The changing basis matrix is invertible I'm trying to prove the changing basis matrix is invertible. I would like to know if my reasoning is correct.
Let $P_1$ and $P_2$ be changing basis matrices from the basis $\mathfrak B$ to the $\mathfrak B'$ and from $\mathfrak B'$ to $\mathfrak B$ respectively.
Then
$[\alpha]_{\mathfrak B'}=P_1[\alpha]_{\mathfrak B}$
$[\alpha]_{\mathfrak B}=P_2[\alpha]_{\mathfrak B'}$
Therefore:
$[\alpha]_{\mathfrak B}=P_2P_1[\alpha]_{\mathfrak B}$, for every $[\alpha]_{\mathfrak B}$.
So using the same reasoning of this question, we get $P_2P_1=I_n$, am I right?
 A: $P_1$ is defined by $[\alpha]_{\mathfrak B'}=P_1[\alpha]_{\mathfrak B}$,
where ${\mathfrak B},{\mathfrak B'}$ are bases of the same underlying space.
Also, note that when ${ \beta}$ is a basis, then $[\alpha]_\beta = 0$ iff $\alpha = 0$.
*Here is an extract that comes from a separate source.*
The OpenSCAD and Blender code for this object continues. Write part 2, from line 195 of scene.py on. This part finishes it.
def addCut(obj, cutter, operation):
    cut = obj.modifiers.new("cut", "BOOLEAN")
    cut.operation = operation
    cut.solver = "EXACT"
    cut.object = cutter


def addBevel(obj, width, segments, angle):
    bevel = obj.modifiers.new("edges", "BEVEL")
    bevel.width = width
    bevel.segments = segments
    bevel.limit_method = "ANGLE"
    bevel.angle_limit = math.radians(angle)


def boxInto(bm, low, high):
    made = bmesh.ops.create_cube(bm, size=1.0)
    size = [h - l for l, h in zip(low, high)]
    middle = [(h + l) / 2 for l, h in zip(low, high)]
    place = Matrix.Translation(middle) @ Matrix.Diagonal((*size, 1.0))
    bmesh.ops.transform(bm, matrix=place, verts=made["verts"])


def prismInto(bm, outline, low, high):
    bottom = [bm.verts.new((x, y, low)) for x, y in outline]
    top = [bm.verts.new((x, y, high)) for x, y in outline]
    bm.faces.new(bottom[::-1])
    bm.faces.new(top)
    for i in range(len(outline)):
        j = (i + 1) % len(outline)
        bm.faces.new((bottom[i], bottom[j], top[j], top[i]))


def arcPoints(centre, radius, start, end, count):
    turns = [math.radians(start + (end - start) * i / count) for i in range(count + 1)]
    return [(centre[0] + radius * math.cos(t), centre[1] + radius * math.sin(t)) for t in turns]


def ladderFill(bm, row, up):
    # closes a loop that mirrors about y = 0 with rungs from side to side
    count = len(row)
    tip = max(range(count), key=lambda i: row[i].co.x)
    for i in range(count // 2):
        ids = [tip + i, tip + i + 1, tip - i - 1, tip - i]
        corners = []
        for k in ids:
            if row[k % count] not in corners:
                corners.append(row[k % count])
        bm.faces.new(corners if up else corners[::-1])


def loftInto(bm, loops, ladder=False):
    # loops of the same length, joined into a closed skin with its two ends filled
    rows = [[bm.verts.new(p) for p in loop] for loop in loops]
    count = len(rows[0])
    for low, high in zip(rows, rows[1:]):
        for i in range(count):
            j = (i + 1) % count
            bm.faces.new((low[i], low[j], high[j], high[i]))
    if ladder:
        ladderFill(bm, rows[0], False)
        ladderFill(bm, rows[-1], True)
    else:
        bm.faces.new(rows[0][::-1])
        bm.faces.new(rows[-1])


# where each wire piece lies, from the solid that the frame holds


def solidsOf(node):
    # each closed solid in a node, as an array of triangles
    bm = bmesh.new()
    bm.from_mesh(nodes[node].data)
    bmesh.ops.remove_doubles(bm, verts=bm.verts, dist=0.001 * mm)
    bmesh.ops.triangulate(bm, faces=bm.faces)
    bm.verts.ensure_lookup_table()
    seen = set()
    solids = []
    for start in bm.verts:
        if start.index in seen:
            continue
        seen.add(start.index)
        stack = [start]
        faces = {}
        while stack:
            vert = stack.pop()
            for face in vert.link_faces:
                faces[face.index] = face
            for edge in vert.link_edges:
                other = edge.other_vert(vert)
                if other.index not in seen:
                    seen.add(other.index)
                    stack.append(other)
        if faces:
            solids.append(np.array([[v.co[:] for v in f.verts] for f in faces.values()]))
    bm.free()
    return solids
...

Since $\dim {\mathfrak B} = \dim {\mathfrak B'}$. it is sufficient to show
that $\ker P_1 = \{0\}$.
If $P_1[\alpha]_{\mathfrak B} = 0$, then $[\alpha]_{\mathfrak B'} = 0$
from which we get $\alpha = 0$ and hence $[\alpha]_{\mathfrak B} = 0$.
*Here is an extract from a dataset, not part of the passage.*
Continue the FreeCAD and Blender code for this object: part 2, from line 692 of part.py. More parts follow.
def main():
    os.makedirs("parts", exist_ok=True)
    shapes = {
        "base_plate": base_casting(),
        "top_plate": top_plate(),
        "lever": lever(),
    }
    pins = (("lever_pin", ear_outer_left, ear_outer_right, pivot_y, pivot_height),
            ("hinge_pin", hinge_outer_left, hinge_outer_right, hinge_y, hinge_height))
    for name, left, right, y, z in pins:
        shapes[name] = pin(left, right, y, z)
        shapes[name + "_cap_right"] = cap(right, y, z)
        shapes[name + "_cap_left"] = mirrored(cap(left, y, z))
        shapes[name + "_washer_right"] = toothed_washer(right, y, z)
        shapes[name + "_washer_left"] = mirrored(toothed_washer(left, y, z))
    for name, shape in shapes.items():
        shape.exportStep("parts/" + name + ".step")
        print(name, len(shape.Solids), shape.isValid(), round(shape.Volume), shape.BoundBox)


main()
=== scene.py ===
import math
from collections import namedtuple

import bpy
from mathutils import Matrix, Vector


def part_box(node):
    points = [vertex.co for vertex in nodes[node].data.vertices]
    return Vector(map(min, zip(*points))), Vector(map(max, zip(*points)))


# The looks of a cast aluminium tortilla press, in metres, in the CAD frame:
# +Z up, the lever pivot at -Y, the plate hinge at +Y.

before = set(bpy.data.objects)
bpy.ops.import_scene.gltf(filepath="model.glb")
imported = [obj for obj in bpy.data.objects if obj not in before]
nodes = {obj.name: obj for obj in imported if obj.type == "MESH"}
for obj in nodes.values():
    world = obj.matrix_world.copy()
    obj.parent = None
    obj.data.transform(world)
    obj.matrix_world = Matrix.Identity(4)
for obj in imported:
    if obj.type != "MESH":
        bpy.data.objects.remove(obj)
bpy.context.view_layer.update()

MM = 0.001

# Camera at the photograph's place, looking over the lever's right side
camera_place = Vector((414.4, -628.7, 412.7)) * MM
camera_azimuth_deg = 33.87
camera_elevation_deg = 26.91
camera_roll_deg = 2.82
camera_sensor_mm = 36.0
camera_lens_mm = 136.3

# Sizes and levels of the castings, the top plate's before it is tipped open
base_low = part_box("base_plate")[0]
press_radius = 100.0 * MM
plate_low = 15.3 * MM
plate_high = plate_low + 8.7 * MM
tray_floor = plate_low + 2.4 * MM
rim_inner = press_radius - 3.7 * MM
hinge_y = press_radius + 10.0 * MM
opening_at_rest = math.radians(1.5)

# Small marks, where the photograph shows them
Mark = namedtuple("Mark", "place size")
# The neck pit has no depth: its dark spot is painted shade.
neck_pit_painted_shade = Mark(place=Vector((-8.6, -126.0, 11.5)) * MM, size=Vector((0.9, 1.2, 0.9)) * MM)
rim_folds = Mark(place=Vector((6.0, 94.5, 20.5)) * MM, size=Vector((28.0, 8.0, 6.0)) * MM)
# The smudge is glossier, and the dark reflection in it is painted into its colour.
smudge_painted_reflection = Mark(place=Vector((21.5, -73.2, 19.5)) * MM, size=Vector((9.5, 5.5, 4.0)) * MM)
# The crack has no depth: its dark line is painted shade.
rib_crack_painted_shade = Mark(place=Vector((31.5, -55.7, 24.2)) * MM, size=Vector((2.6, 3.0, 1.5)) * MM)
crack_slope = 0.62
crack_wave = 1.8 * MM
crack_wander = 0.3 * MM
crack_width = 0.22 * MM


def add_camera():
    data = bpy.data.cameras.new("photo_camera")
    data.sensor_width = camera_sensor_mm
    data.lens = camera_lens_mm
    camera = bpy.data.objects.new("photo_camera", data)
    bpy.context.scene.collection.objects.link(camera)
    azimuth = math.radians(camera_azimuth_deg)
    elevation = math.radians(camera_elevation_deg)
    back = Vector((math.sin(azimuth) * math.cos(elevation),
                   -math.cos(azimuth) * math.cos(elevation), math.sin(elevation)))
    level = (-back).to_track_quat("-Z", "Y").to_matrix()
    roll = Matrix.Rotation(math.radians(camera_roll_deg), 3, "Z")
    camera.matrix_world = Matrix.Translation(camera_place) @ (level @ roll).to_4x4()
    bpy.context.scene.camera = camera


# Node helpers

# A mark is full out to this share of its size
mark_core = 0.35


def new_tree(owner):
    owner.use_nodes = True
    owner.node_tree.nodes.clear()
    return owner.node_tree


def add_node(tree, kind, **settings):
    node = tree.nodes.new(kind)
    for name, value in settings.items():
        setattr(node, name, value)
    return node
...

Hence $P_1$ is invertible.
A: $ {\mathfrak B'} $ and $  {\mathfrak B}  $ are   varying  so $P_1 $and  $ P _2 $ will be also be varying
And also you must be using the fact that you are using a basis right. That information is the most important otherwise this will not happen.So 


*

*Assuming that the dimension of the Vector Space is n.
The basis matrix has dimension n.
Now using the inequality  that rank (AB)<= rank(A),rank (B) 
And rank (A (nxn))<=n we get the equality . Please check


If yoi think i have a logic gap then tell me i will explain it further.